Give back the full material, exactly as it reads.

* * * * * * *

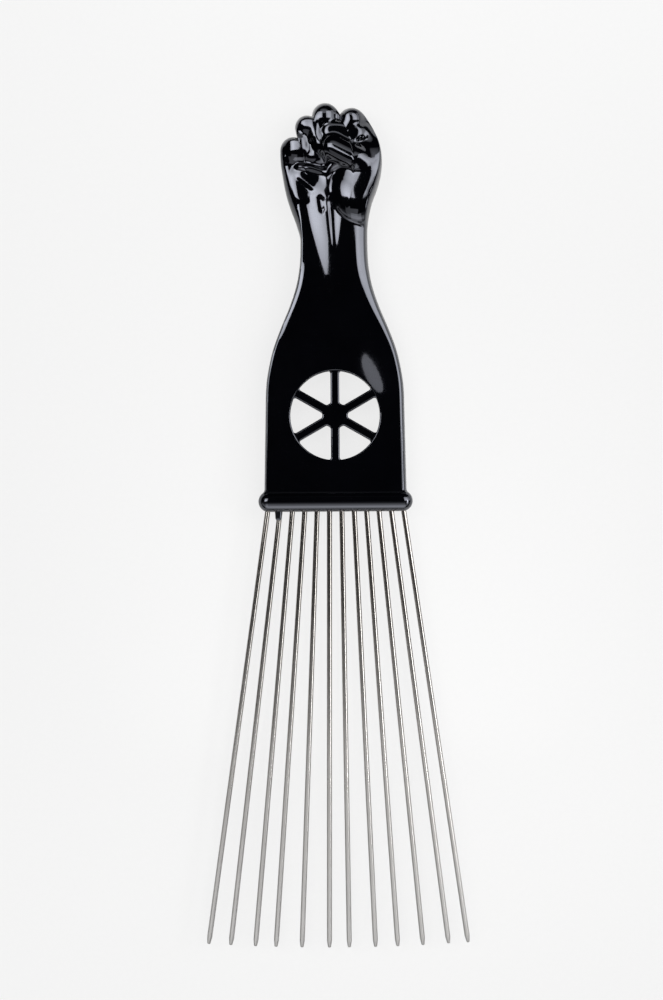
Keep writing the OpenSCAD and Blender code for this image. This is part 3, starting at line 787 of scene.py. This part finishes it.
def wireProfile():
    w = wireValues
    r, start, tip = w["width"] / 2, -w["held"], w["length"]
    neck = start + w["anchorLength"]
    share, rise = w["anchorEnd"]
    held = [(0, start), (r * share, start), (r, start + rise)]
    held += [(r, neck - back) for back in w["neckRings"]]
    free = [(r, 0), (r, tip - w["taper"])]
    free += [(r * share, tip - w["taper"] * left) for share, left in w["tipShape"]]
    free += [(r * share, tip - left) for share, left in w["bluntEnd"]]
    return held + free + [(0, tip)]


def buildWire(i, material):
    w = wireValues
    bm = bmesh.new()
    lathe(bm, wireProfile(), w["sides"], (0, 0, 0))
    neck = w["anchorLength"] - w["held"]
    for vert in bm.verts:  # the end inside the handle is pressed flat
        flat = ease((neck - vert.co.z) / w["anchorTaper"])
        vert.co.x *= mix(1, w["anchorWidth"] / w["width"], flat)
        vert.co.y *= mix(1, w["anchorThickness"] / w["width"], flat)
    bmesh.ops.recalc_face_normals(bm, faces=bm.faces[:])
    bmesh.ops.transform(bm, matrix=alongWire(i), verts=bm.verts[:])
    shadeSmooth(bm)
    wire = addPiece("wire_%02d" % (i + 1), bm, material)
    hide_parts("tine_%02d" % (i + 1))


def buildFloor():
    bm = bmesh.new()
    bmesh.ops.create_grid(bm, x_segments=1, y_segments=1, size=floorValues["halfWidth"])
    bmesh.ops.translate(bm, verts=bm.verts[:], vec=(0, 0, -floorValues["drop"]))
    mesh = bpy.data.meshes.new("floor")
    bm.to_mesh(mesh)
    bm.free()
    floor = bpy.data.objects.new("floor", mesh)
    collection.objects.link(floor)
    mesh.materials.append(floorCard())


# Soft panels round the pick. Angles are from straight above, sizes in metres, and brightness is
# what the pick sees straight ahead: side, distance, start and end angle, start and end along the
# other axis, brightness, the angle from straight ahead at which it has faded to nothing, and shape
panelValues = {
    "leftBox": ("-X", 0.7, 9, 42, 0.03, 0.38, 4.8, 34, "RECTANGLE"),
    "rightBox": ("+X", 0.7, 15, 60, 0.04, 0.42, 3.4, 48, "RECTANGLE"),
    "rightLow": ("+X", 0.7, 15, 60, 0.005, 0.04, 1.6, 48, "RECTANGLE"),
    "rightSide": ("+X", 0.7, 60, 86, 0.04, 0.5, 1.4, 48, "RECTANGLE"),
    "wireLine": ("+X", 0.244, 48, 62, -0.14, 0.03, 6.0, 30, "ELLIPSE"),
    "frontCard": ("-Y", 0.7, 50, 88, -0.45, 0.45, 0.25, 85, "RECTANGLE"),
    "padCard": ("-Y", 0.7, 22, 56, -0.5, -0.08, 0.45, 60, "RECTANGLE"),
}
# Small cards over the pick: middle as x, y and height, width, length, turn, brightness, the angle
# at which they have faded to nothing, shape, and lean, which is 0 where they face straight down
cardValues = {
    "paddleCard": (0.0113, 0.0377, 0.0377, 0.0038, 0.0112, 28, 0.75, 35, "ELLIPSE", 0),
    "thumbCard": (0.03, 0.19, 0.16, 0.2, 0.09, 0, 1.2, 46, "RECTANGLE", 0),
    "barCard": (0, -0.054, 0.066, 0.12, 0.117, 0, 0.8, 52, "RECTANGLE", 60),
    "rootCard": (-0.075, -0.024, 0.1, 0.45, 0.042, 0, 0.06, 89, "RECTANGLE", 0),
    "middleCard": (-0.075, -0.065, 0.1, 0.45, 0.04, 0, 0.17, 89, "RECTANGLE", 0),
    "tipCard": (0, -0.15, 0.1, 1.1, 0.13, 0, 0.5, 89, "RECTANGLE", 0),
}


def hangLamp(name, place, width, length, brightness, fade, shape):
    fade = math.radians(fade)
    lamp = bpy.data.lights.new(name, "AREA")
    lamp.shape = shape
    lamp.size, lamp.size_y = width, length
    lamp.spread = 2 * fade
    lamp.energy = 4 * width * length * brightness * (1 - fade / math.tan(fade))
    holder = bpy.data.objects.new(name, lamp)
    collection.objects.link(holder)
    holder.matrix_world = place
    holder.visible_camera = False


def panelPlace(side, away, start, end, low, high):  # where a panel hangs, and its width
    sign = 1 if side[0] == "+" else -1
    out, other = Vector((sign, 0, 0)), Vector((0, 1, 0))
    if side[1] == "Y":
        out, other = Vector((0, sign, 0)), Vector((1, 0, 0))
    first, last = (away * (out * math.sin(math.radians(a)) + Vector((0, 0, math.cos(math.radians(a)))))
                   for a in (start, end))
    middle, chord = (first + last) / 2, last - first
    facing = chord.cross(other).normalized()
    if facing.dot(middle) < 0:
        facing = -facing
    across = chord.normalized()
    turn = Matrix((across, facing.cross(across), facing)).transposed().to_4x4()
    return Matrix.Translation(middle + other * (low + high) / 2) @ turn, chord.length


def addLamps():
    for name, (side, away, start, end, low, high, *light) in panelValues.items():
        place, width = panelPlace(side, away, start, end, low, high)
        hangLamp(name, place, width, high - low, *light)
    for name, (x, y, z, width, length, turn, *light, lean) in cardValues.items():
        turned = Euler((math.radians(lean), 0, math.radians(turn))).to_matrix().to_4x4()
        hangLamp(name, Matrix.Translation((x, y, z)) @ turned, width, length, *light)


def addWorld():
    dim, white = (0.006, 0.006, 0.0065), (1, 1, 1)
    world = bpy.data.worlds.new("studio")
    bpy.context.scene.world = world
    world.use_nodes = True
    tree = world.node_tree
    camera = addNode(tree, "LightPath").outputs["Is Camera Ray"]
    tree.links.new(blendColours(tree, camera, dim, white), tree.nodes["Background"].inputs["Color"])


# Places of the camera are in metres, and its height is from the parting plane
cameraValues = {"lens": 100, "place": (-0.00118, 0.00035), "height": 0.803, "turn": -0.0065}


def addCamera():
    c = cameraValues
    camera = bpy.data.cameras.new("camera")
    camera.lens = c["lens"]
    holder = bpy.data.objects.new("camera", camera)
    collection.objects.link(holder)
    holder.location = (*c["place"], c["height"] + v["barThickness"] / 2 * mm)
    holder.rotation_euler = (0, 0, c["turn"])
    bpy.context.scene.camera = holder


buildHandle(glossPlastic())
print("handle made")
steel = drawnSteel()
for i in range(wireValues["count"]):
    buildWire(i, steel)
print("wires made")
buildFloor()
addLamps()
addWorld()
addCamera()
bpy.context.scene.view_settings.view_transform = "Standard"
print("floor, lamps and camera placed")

* * * * * * *

_ANSWER BELOW_.
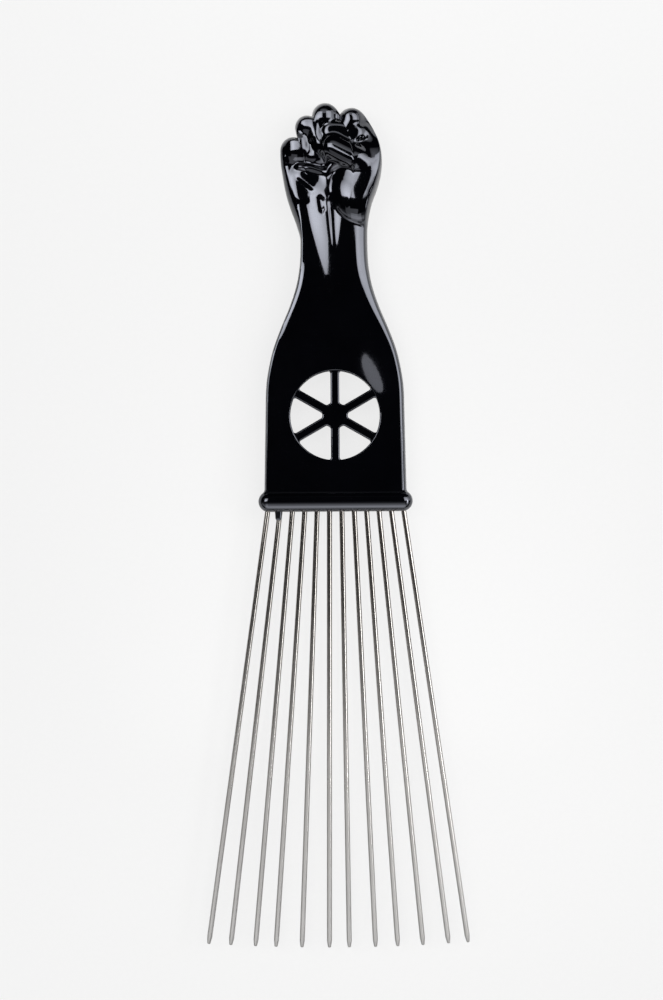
Keep writing the OpenSCAD and Blender code for this image. This is part 3, starting at line 787 of scene.py. This part finishes it.
def wireProfile():
    w = wireValues
    r, start, tip = w["width"] / 2, -w["held"], w["length"]
    neck = start + w["anchorLength"]
    share, rise = w["anchorEnd"]
    held = [(0, start), (r * share, start), (r, start + rise)]
    held += [(r, neck - back) for back in w["neckRings"]]
    free = [(r, 0), (r, tip - w["taper"])]
    free += [(r * share, tip - w["taper"] * left) for share, left in w["tipShape"]]
    free += [(r * share, tip - left) for share, left in w["bluntEnd"]]
    return held + free + [(0, tip)]


def buildWire(i, material):
    w = wireValues
    bm = bmesh.new()
    lathe(bm, wireProfile(), w["sides"], (0, 0, 0))
    neck = w["anchorLength"] - w["held"]
    for vert in bm.verts:  # the end inside the handle is pressed flat
        flat = ease((neck - vert.co.z) / w["anchorTaper"])
        vert.co.x *= mix(1, w["anchorWidth"] / w["width"], flat)
        vert.co.y *= mix(1, w["anchorThickness"] / w["width"], flat)
    bmesh.ops.recalc_face_normals(bm, faces=bm.faces[:])
    bmesh.ops.transform(bm, matrix=alongWire(i), verts=bm.verts[:])
    shadeSmooth(bm)
    wire = addPiece("wire_%02d" % (i + 1), bm, material)
    hide_parts("tine_%02d" % (i + 1))


def buildFloor():
    bm = bmesh.new()
    bmesh.ops.create_grid(bm, x_segments=1, y_segments=1, size=floorValues["halfWidth"])
    bmesh.ops.translate(bm, verts=bm.verts[:], vec=(0, 0, -floorValues["drop"]))
    mesh = bpy.data.meshes.new("floor")
    bm.to_mesh(mesh)
    bm.free()
    floor = bpy.data.objects.new("floor", mesh)
    collection.objects.link(floor)
    mesh.materials.append(floorCard())


# Soft panels round the pick. Angles are from straight above, sizes in metres, and brightness is
# what the pick sees straight ahead: side, distance, start and end angle, start and end along the
# other axis, brightness, the angle from straight ahead at which it has faded to nothing, and shape
panelValues = {
    "leftBox": ("-X", 0.7, 9, 42, 0.03, 0.38, 4.8, 34, "RECTANGLE"),
    "rightBox": ("+X", 0.7, 15, 60, 0.04, 0.42, 3.4, 48, "RECTANGLE"),
    "rightLow": ("+X", 0.7, 15, 60, 0.005, 0.04, 1.6, 48, "RECTANGLE"),
    "rightSide": ("+X", 0.7, 60, 86, 0.04, 0.5, 1.4, 48, "RECTANGLE"),
    "wireLine": ("+X", 0.244, 48, 62, -0.14, 0.03, 6.0, 30, "ELLIPSE"),
    "frontCard": ("-Y", 0.7, 50, 88, -0.45, 0.45, 0.25, 85, "RECTANGLE"),
    "padCard": ("-Y", 0.7, 22, 56, -0.5, -0.08, 0.45, 60, "RECTANGLE"),
}
# Small cards over the pick: middle as x, y and height, width, length, turn, brightness, the angle
# at which they have faded to nothing, shape, and lean, which is 0 where they face straight down
cardValues = {
    "paddleCard": (0.0113, 0.0377, 0.0377, 0.0038, 0.0112, 28, 0.75, 35, "ELLIPSE", 0),
    "thumbCard": (0.03, 0.19, 0.16, 0.2, 0.09, 0, 1.2, 46, "RECTANGLE", 0),
    "barCard": (0, -0.054, 0.066, 0.12, 0.117, 0, 0.8, 52, "RECTANGLE", 60),
    "rootCard": (-0.075, -0.024, 0.1, 0.45, 0.042, 0, 0.06, 89, "RECTANGLE", 0),
    "middleCard": (-0.075, -0.065, 0.1, 0.45, 0.04, 0, 0.17, 89, "RECTANGLE", 0),
    "tipCard": (0, -0.15, 0.1, 1.1, 0.13, 0, 0.5, 89, "RECTANGLE", 0),
}


def hangLamp(name, place, width, length, brightness, fade, shape):
    fade = math.radians(fade)
    lamp = bpy.data.lights.new(name, "AREA")
    lamp.shape = shape
    lamp.size, lamp.size_y = width, length
    lamp.spread = 2 * fade
    lamp.energy = 4 * width * length * brightness * (1 - fade / math.tan(fade))
    holder = bpy.data.objects.new(name, lamp)
    collection.objects.link(holder)
    holder.matrix_world = place
    holder.visible_camera = False


def panelPlace(side, away, start, end, low, high):  # where a panel hangs, and its width
    sign = 1 if side[0] == "+" else -1
    out, other = Vector((sign, 0, 0)), Vector((0, 1, 0))
    if side[1] == "Y":
        out, other = Vector((0, sign, 0)), Vector((1, 0, 0))
    first, last = (away * (out * math.sin(math.radians(a)) + Vector((0, 0, math.cos(math.radians(a)))))
                   for a in (start, end))
    middle, chord = (first + last) / 2, last - first
    facing = chord.cross(other).normalized()
    if facing.dot(middle) < 0:
        facing = -facing
    across = chord.normalized()
    turn = Matrix((across, facing.cross(across), facing)).transposed().to_4x4()
    return Matrix.Translation(middle + other * (low + high) / 2) @ turn, chord.length


def addLamps():
    for name, (side, away, start, end, low, high, *light) in panelValues.items():
        place, width = panelPlace(side, away, start, end, low, high)
        hangLamp(name, place, width, high - low, *light)
    for name, (x, y, z, width, length, turn, *light, lean) in cardValues.items():
        turned = Euler((math.radians(lean), 0, math.radians(turn))).to_matrix().to_4x4()
        hangLamp(name, Matrix.Translation((x, y, z)) @ turned, width, length, *light)


def addWorld():
    dim, white = (0.006, 0.006, 0.0065), (1, 1, 1)
    world = bpy.data.worlds.new("studio")
    bpy.context.scene.world = world
    world.use_nodes = True
    tree = world.node_tree
    camera = addNode(tree, "LightPath").outputs["Is Camera Ray"]
    tree.links.new(blendColours(tree, camera, dim, white), tree.nodes["Background"].inputs["Color"])


# Places of the camera are in metres, and its height is from the parting plane
cameraValues = {"lens": 100, "place": (-0.00118, 0.00035), "height": 0.803, "turn": -0.0065}


def addCamera():
    c = cameraValues
    camera = bpy.data.cameras.new("camera")
    camera.lens = c["lens"]
    holder = bpy.data.objects.new("camera", camera)
    collection.objects.link(holder)
    holder.location = (*c["place"], c["height"] + v["barThickness"] / 2 * mm)
    holder.rotation_euler = (0, 0, c["turn"])
    bpy.context.scene.camera = holder


buildHandle(glossPlastic())
print("handle made")
steel = drawnSteel()
for i in range(wireValues["count"]):
    buildWire(i, steel)
print("wires made")
buildFloor()
addLamps()
addWorld()
addCamera()
bpy.context.scene.view_settings.view_transform = "Standard"
print("floor, lamps and camera placed")